Les solutions de demain

Heureusement les alternatives existent. Tout d’abord, évidemment, accorder la priorité au développement des transports collectifs dans tous les pays, notamment dans les zones urbaines qui accueillent la majorité de la population de la planète. Beaucoup de grandes villes du sud de ce monde ne nous ont d’ailleurs pas attendus et certaines ont mis en place des dispositifs particulièrement efficaces, en faisant preuve d’une réelle volonté politique. Bogota ou Curitiba, par exemple, ont développé des systèmes de bus en site propre qui transportent plus de passagers que les lignes de métro parisiennes ! Et ce sont aujourd’hui les villes du Nord de la planète qui s’inspirent de leur exemple.

De même, particulièrement en dehors des zones urbaines, il faut miser sur tous les dispositifs innovants ou traditionnels de mutualisation des besoins de déplacement. Dans les pays du nord, on redécouvre le co-voiturage, mais les systèmes de taxis collectifs, taxis brousses, etc. existent d’ores et déjà dans beaucoup de pays en voie de développement. Preuve s’il en est que l’ingéniosité humaine permet d’inventer des dispositifs qui permettent de partager une ressource rare, d’en avoir un usage sobre. Et que parfois, la pénurie peut être bonne conseillère pour éviter le gaspillage.

Il y a aussi un avenir pour la voiture, au Nord comme au Sud. Mais pas la voiture que nous avons connue jusqu’alors. Ce qui doit caractériser l’automobile du 21ème siècle c’est la sobriété : elle devra être beaucoup plus petite, moins lourde, moins rapide, moins consommatrice d’énergie et d’espace.

Peu polluante, elle devra aussi sortir du tout-pétrole. La voiture, elle aussi, pourrait profiter du boom des énergies renouvelables. Certains prospectivistes imaginent par exemple de coupler motorisation électrique des véhicules et multiplication des éoliennes. Cette hypothèse imaginée pour un pays très pétro-dépendant comme les Etats-Unis, pourrait très vite devenir réalité (sous forme expérimentale) en Australie. On imagine évidemment l’intérêt de tels modèles pour des pays dont les réseaux énergétiques sont bien plus faibles encore.

Imaginer une telle voiture d’avenir suppose une double révolution idéologique dans le monde des constructeurs : d’une part accepter de passer de la voiture idéalisée pour revenir à une voiture utilitaire. Et d’autre part, en finir avec l’idée de la voiture polyvalente : le même véhicule qui sert pour emmener la famille en vacances ou aller tous les jours seul au travail.

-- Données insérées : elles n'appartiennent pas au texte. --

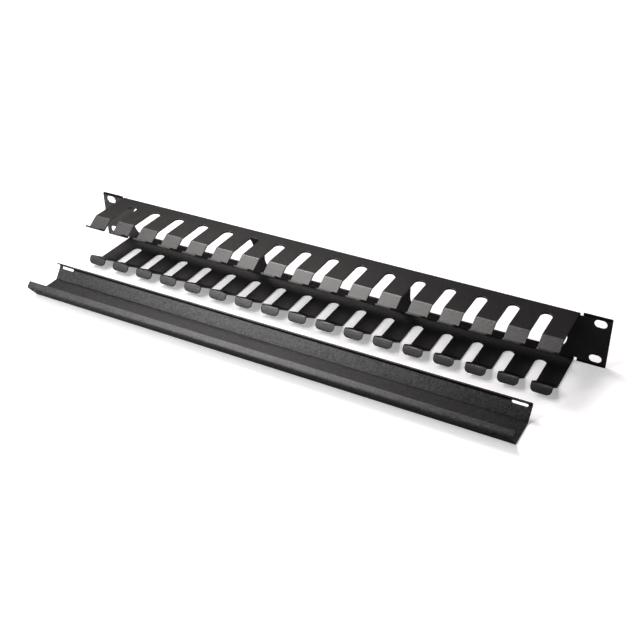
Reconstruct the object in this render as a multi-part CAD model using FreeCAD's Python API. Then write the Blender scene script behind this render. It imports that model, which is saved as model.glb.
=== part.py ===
"""Horizontal cable manager for a 19 inch rack: a finger channel and its clip-on cover.

Units are millimetres.  The rack plane is Y = 0 (rear face of the ears), the
channel opens towards -Y, X runs along the rack unit and Z is up.  The origin is
the centre of the rectangle of rack holes.
"""
import FreeCAD, Part
import math
import os

V = FreeCAD.Vector

# ---- rack and ears ------------------------------------------------------------
RACK_WIDTH = 482.6          # over both ears (19 inch)
RACK_HOLES_X = 465.1        # hole centres across the rack
RACK_HOLES_Z = 31.75        # hole centres within one rack unit
HEIGHT = 44.0               # one rack unit less a small gap
HOLE_LENGTH = 10.0          # ear slot along X
HOLE_HEIGHT = 7.0           # ear slot along Z
EAR_CORNER = 1.0

# ---- folded channel -----------------------------------------------------------
SHEET = 1.5
BEND = 0.8                  # inner bend radius
RELIEF_WIDTH = 2.3          # notch between a plate's end and its ear
RELIEF_DEPTH = 3.0
FOLD_Y = -42.7              # where the flat plates end and the fingers turn inward

UPPER_VALLEY = (-52.7, 15.7)    # end of the upper fingers' slope, outer face
UPPER_EDGE = (-58.3, 20.1)      # free edge of the upper lip
LOWER_RIDGE = (-56.4, -13.2)    # end of the lower fingers' slope, outer face
LOWER_EDGE = (-59.3, -18.8)     # free edge of the lower lip

# ---- fingers ------------------------------------------------------------------
FINGERS = 17
PITCH = 26.0
FINGER_WIDTH = 16.7
SLOT_END_Y = -13.2          # rounded end of the slots between the fingers
UPPER_TIP_CORNER = 2.5
LOWER_TIP_CORNER = 4.0
BODY_WIDTH = FINGERS * PITCH - (PITCH - FINGER_WIDTH)   # over the folded plates, as wide as a comb

# ---- openings in the back -----------------------------------------------------
WINDOW_HEIGHT = 28.6
WINDOW_CORNER = 10.0
WINDOW_OUTER = 209.0        # outer end of the side windows from the middle
WEB_INNER = 65.0            # the webs stand between these two distances
WEB_OUTER = 75.9

# ---- clip-on cover ------------------------------------------------------------
COVER_SHEET = 1.2
COVER_FLOOR_BEND = 1.2      # inner radius where the sides rise from the flat face
COVER_KNEE_BEND = 1.6       # inner radius where the lips turn inward
COVER_X0 = -227.0           # left end
COVER_LENGTH = 437.5
COVER_Y = -106.6            # its centre line on the floor
COVER_FLAT = 27.2           # outer width of the flat face
COVER_WIDE = 45.2           # outer width at the knees
COVER_MOUTH = 35.6          # outer width over the free edges
KNEE_HEIGHT = 11.8
COVER_HEIGHT = 15.7
COVER_SLOT_LENGTH = 12.8
COVER_SLOT_HEIGHT = 2.4
COVER_SLOT_INSET = 2.9      # from the cover's end to the slot
COVER_SLOT_CENTRE = 10.0     # height of the slot's centre line above the floor


def rounded_path(corners, radii):
    """Edges through (y, z) corners in the plane X = 0, each fold rounded by its own radius."""
    points = [V(0, y, z) for y, z in corners]
    edges = []
    start = points[0]
    for i in range(1, len(points) - 1):
        corner = points[i]
        back = (points[i - 1] - corner).normalize()
        ahead = (points[i + 1] - corner).normalize()
        half = 0.5 * math.acos(max(-1.0, min(1.0, back.dot(ahead))))
        setback = radii[i - 1] / math.tan(half)
        first = corner + back * setback
        last = corner + ahead * setback
        inward = (back + ahead).normalize()
        centre = corner + inward * (radii[i - 1] / math.sin(half))
        middle = centre - inward * radii[i - 1]
        edges.append(Part.makeLine(start, first))
        edges.append(Part.Arc(first, middle, last).toShape())
        start = last
    edges.append(Part.makeLine(start, points[-1]))
    return edges


def side_of(path, thickness):
    """The (y, z) corners moved square to the sheet by its thickness, mitred at the folds."""
    moved = []
    normals = []
    for (y0, z0), (y1, z1) in zip(path[:-1], path[1:]):
        length = math.hypot(y1 - y0, z1 - z0)
        normals.append(((z1 - z0) / length, -(y1 - y0) / length))
    for i, (y, z) in enumerate(path):
        before = normals[max(i - 1, 0)]
        after = normals[min(i, len(normals) - 1)]
        sum_y = before[0] + after[0]
        sum_z = before[1] + after[1]
        scale = 2.0 * thickness / (sum_y * sum_y + sum_z * sum_z)
        moved.append((y + sum_y * scale, z + sum_z * scale))
    return moved


def turn(path, i):
    """Positive where the path turns towards the side the sheet lies on."""
    (y0, z0), (y1, z1), (y2, z2) = path[i - 1], path[i], path[i + 1]
    return (y1 - y0) * (z2 - z1) - (z1 - z0) * (y2 - y1)


def folded_sheet(path, thickness, bends, x0, length):
    """Sheet folded along (y, z) corners with one inner radius per fold, run along X from x0."""
    other = side_of(path, thickness)
    near = []
    far = []
    for i in range(1, len(path) - 1):
        inside = turn(path, i) < 0
        bend = bends[i - 1]
        near.append(bend + thickness if inside else bend)
        far.append(bend if inside else bend + thickness)
    face_edges = rounded_path(path, near)
    face_edges.append(Part.makeLine(V(0, *path[-1]), V(0, *other[-1])))
    face_edges += rounded_path(other, far)
    face_edges.append(Part.makeLine(V(0, *path[0]), V(0, *other[0])))
    wire = Part.Wire(Part.__sortEdges__(face_edges))
    sheet = Part.Face(wire).extrude(V(length, 0, 0))
    sheet.translate(V(x0, 0, 0))
    return sheet


def round_ended_box(x0, x1, z0, z1, corner, y0, y1):
    """Prism along Y with a rectangle of rounded corners as its section."""
    box = Part.makeBox(x1 - x0, y1 - y0, z1 - z0, V(x0, y0, z0))
    along = [e for e in box.Edges if abs(e.Vertexes[0].Y - e.Vertexes[1].Y) > 0.5 * (y1 - y0)]
    return box.makeFillet(corner, along)


def finger_gap(x):
    """Everything between two neighbouring fingers, cut through both combs at once."""
    width = PITCH - FINGER_WIDTH
    top = HEIGHT / 2 + 5
    front = FOLD_Y - 30
    centre_y = SLOT_END_Y - width / 2
    box = Part.makeBox(width, centre_y - front, 2 * top, V(x - width / 2, front, -top))
    end = Part.makeCylinder(width / 2, 2 * top, V(x, centre_y, -top))
    return box.fuse(end)


def tip_corner_cutters(x, edge, inner, corner):
    """Two cutters that round the free corners of one finger's lip.

    edge and inner are (y, z) points of the lip's free edge and of its root; the
    cutters run square through the lip's sheet."""
    run = V(0, inner[0] - edge[0], inner[1] - edge[1]).normalize()
    through = run.cross(V(1, 0, 0))
    deep = 4.0
    cutters = []
    for side in (-1, 1):
        outer = V(x + side * FINGER_WIDTH / 2, edge[0], edge[1])
        centre = outer + V(-side * corner, 0, 0) + run * corner
        block_origin = outer + V(side * 1.0, 0, 0) - run * 1.0
        a = block_origin
        b = block_origin + V(-side * (corner + 1.0), 0, 0)
        c = b + run * (corner + 1.0)
        d = a + run * (corner + 1.0)
        square = Part.Face(Part.makePolygon([a, b, c, d, a]))
        square.translate(through * (-deep))
        block = square.extrude(through * (2 * deep))
        disc = Part.makeCylinder(corner, 2 * deep, centre - through * deep, through)
        cutters.append(block.cut(disc))
    return cutters


def channel():
    half = HEIGHT / 2
    path = [
        UPPER_EDGE,
        UPPER_VALLEY,
        (FOLD_Y, half),
        (0.0, half),
        (0.0, -half),
        (FOLD_Y, -half),
        LOWER_RIDGE,
        LOWER_EDGE,
    ]
    bends = [BEND] * (len(path) - 2)
    body = folded_sheet(path, SHEET, bends, -BODY_WIDTH / 2, BODY_WIDTH)

    plate = Part.makeBox(RACK_WIDTH, SHEET, HEIGHT, V(-RACK_WIDTH / 2, -SHEET, -half))
    upright = []
    for e in plate.Edges:
        if abs(e.Vertexes[0].Y - e.Vertexes[1].Y) > 0.5 * SHEET:
            upright.append(e)
    plate = plate.makeFillet(EAR_CORNER, upright)
    between = Part.makeBox(BODY_WIDTH, 3 * SHEET, HEIGHT + 2, V(-BODY_WIDTH / 2, -2 * SHEET, -half - 1))
    shape = body.fuse(plate.cut(between))

    cutters = []
    for side in (-1, 1):
        inner = side * BODY_WIDTH / 2
        x0 = min(inner, inner + side * RELIEF_WIDTH)
        for top in (-1, 1):
            z0 = half - RELIEF_DEPTH if top > 0 else -half - 1
            notch = Part.makeBox(RELIEF_WIDTH, 3 * SHEET, RELIEF_DEPTH + 1, V(x0, -2 * SHEET, z0))
            cutters.append(notch)
            x = side * RACK_HOLES_X / 2
            z = top * RACK_HOLES_Z / 2
            cutters.append(round_ended_box(
                x - HOLE_LENGTH / 2, x + HOLE_LENGTH / 2,
                z - HOLE_HEIGHT / 2, z + HOLE_HEIGHT / 2,
                HOLE_HEIGHT / 2 - 0.001, -2 * SHEET, SHEET))

    windows = [(-WINDOW_OUTER, -WEB_OUTER), (-WEB_INNER, WEB_INNER), (WEB_OUTER, WINDOW_OUTER)]
    for x0, x1 in windows:
        z = WINDOW_HEIGHT / 2
        cutters.append(round_ended_box(x0, x1, -z, z, WINDOW_CORNER, -2 * SHEET, SHEET))

    for i in range(FINGERS - 1):
        cutters.append(finger_gap((i - (FINGERS - 2) / 2) * PITCH))

    for i in range(FINGERS):
        x = (i - (FINGERS - 1) / 2) * PITCH
        cutters += tip_corner_cutters(x, UPPER_EDGE, UPPER_VALLEY, UPPER_TIP_CORNER)
        cutters += tip_corner_cutters(x, LOWER_EDGE, LOWER_RIDGE, LOWER_TIP_CORNER)
    return shape.cut(Part.makeCompound(cutters)).removeSplitter()


def cover():
    floor = -HEIGHT / 2
    flat = COVER_FLAT / 2
    knee = COVER_WIDE / 2
    mouth = COVER_MOUTH / 2
    path = [
        (COVER_Y - mouth, floor + COVER_HEIGHT),
        (COVER_Y - knee, floor + KNEE_HEIGHT),
        (COVER_Y - flat, floor),
        (COVER_Y + flat, floor),
        (COVER_Y + knee, floor + KNEE_HEIGHT),
        (COVER_Y + mouth, floor + COVER_HEIGHT),
    ]
    path.reverse()
    bends = [COVER_KNEE_BEND, COVER_FLOOR_BEND, COVER_FLOOR_BEND, COVER_KNEE_BEND]
    shape = folded_sheet(path, COVER_SHEET, bends, COVER_X0, COVER_LENGTH)
    cutters = []
    z = floor + COVER_SLOT_CENTRE
    for x0 in (COVER_X0 + COVER_SLOT_INSET, COVER_X0 + COVER_LENGTH - COVER_SLOT_INSET - COVER_SLOT_LENGTH):
        cutters.append(round_ended_box(
            x0, x0 + COVER_SLOT_LENGTH,
            z - COVER_SLOT_HEIGHT / 2, z + COVER_SLOT_HEIGHT / 2,
            COVER_SLOT_HEIGHT / 2 - 0.001, COVER_Y - COVER_WIDE, COVER_Y + COVER_WIDE))
    return shape.cut(Part.makeCompound(cutters)).removeSplitter()


os.makedirs("parts", exist_ok=True)
for node, shape in (("channel_body", channel()), ("clip_cover", cover())):
    solids = shape.Solids
    box = shape.BoundBox
    print(node, "solids", len(solids), "valid", shape.isValid(), "faces", len(shape.Faces),
          "x %.1f %.1f y %.1f %.1f z %.1f %.1f" % (box.XMin, box.XMax, box.YMin, box.YMax, box.ZMin, box.ZMax))
    solids[0].exportStep("parts/%s.step" % node)
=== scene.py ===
# %% [markdown]
# # A horizontal cable manager in Blender
#
# One folded steel channel with a comb of fingers above and below, and the long cover
# that clips over the finger tips.  The solids come from the CAD model and are never
# moved: this notebook dresses them, lights them and frames them.
#
# We start by loading that frame.  Every length from here on is in metres.

# %% Load the frame
import math

import bpy
from mathutils import Matrix, Vector


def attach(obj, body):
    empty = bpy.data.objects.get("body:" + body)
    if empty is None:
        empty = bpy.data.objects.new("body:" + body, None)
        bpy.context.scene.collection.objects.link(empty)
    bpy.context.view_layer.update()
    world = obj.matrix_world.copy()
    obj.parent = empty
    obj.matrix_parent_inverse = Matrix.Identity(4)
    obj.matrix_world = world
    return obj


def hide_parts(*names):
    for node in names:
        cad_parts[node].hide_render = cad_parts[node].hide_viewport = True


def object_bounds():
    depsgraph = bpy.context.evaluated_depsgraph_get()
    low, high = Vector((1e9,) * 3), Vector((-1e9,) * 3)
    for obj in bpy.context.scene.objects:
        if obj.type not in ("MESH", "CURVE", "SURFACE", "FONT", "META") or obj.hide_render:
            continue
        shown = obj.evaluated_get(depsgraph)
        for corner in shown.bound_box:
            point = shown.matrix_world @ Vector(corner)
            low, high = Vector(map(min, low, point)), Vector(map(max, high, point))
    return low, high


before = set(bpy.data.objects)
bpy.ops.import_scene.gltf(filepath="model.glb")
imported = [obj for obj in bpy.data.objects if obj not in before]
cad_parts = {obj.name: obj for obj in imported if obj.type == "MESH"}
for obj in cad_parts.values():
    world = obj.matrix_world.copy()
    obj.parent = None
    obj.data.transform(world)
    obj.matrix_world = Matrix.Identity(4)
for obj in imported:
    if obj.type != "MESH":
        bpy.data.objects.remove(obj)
CAD_LOW, CAD_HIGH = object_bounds()
MM = 0.001
print("CAD box in mm:", [round(v / MM, 1) for v in (*CAD_LOW, *CAD_HIGH)])

# %% [markdown]
# ## Small helpers
#
# Colours are written the way a paint chart gives them, as sRGB hex values.  Blender's
# shaders want linear light, so one function turns the one into the other.  A second
# helper adds a shader node with its settings and links in a single call, which keeps
# each material readable as a list of what it is made of.

# %% Colour and node helpers


def linear(hex_value):
    """An sRGB colour such as "#2b2a29" as the linear RGBA that shaders use."""
    channels = [int(hex_value[i:i + 2], 16) / 255 for i in (1, 3, 5)]
    light = [c / 12.92 if c <= 0.04045 else ((c + 0.055) / 1.055) ** 2.4 for c in channels]
    return (*light, 1.0)


def add_node(tree, kind, sockets=None, **settings):
    """Adds one node.  Each socket, by name or number, gets a link or a plain value."""
    node = tree.nodes.new(kind)
    for name, value in settings.items():
        setattr(node, name, value)
    for name, value in (sockets or {}).items():
        if isinstance(value, bpy.types.NodeSocket):
            tree.links.new(value, node.inputs[name])
        else:
            node.inputs[name].default_value = value
    return node


def new_material(name):
    """A material with an empty node tree, and the tree."""
    material = bpy.data.materials.new(name)
    material.use_nodes = True
    material.node_tree.nodes.clear()
    return material, material.node_tree


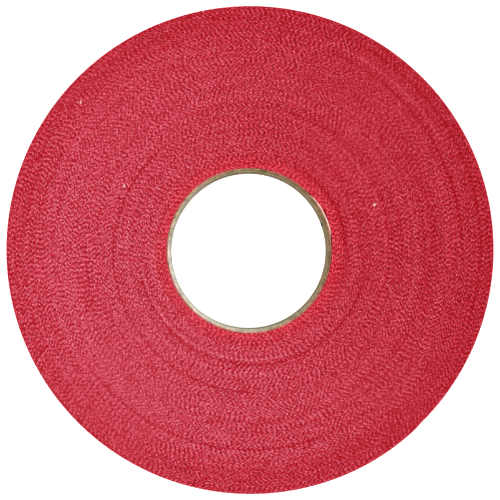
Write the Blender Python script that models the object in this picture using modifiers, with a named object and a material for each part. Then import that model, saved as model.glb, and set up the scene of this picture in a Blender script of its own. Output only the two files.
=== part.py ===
"""A roll of narrow woven cotton tape, wound without flanges on a thin spiral-wound paperboard core.

Units are metres, +Z up. The roll lies on its lower end face at z = 0, with the bore's axis on Z.
Angles run anticlockwise from +X, seen from above. The tape winds outwards in that direction.
"""

import math

import bpy

# Driving dimensions, in metres and degrees.
BORE_RADIUS = 0.01905
LINER_THICKNESS = 0.00028
MIDDLE_PLY_THICKNESS = 0.00028
OUTER_PLY_THICKNESS = 0.00028
PLY_GAP = 0.00004
SEAM_WIDTH = 0.0004
SEAM_SLOPE = 51.0  # between a butt seam and the bore's axis
SEAM_OVERRUN = 0.001  # of a seam's cutter past both ends of the core
SEAM_OVERCUT = 0.0005  # of a seam's cutter past both sides of the ply
LINER_SEAM = 18.0  # where each ply's seam meets the lower end face
MIDDLE_PLY_SEAM = 138.0
OUTER_PLY_SEAM = 258.0

TAPE_WIDTH = 0.025
TAPE_THICKNESS = 0.00033
ROLL_RADIUS = 0.05905  # at the end of the last turn
ROLL_OFFSET_X = 0.00022  # of the roll's outer surface from the bore's axis, because the
ROLL_OFFSET_Y = 0.00016  # starter strip pushes every turn over it outwards
CORE_RECESS = 0.0008  # of each end of the core below the tape's edges
CORE_CLEARANCE = 0.00006

STRIP_THICKNESS = 0.0002
STRIP_START = 3.0
STRIP_END = 47.0
STRIP_CLEARANCE = 0.00006

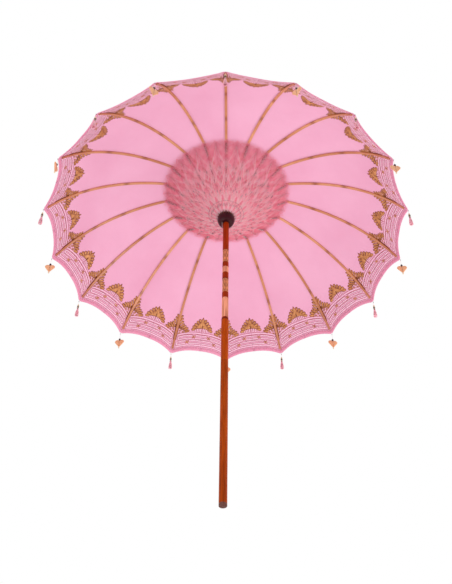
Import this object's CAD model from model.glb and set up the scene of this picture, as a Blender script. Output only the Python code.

Car un « usage écologiquement responsable » de l’automobile implique de passer de la voiture propriété individuelle à la voiture d’usage. La voiture devient alors le complément du reste des modes de déplacement, « la voiture balai », celle qu’on utilise quand le transport collectif, le vélo, les modes de déplacement les plus usuels ne suffi sent pas.

Au-delà du développement de dispositifs comme l’autopartage ou le co-voiturage, il faut maintenant miser sur des bouquets de services innovants. Nous avions notamment proposé lors de la campagne des municipales à Paris, que la carte NAVIGO permette d’accéder non seulement aux transports collectifs, mais également à un ensemble d’autres services comme VELIB, l’accès à des voitures en autopartage ou au co-voiturage, deux courses de taxi à tarif réduit par mois, etc. Bref, faire en sorte que celui qui abandonne sa voiture individuelle puisse avoir accès aisément à tout un panel de solutions alternatives.

Le rôle crucial des villes

Ce bref panorama des alternatives à la voiture low cost ne serait pas complet si on n’y incluait pas deux pistes supplémentaires impératives. La première est l’urgente reconversion de l’industrie automobile menacée d’une crise à la hauteur – voire pire – de celle qu’a vécue la sidérurgie. Des dizaines de milliers voire des centaines de milliers de salariés sont aujourd’hui menacés par l’évolution des modes de déplacement (qu’il s’agisse d’ailleurs du transport de personnes ou de marchandises) et du prix de l’énergie. Barack Obama ne s’y est d’ailleurs pas trompé, qui lie toute aide au secteur automobile américain à son évolution profonde. Même Arnold Schwarzennegger s’y était converti !

La seconde est qu’il nous faut également travailler sur le « design » de la ville, sur la façon dont elle est conçue. La ville écologique doit être la plus compacte possible (à l’opposé des modèles américain ou australien) pour être la moins dépendante de l’automobile.

Les villes hébergent plus de la moitié des habitants de la planète et sont responsables de 75 % des émissions de gaz carbonique. Elles ont un rôle crucial à jouer. Elles sont clairement appelées à être des éléments moteurs de la lutte contre le dérèglement climatique. Il nous faut donc inventer les dispositifs de mobilité de demain, mais aussi « la ville qui va avec ».

En matière de mobilité, les solutions de demain sont donc largement connues : elles permettent à la fois de réduire les impacts environnementaux (pollutions locales et globales), les injustices sociales (en donnant un droit à la mobilité à ceux qui n’ont pas les moyens d’avoir une voiture) et de créer des millions d’emplois, qui plus est non délocalisables ! Ne manque que la volonté politique.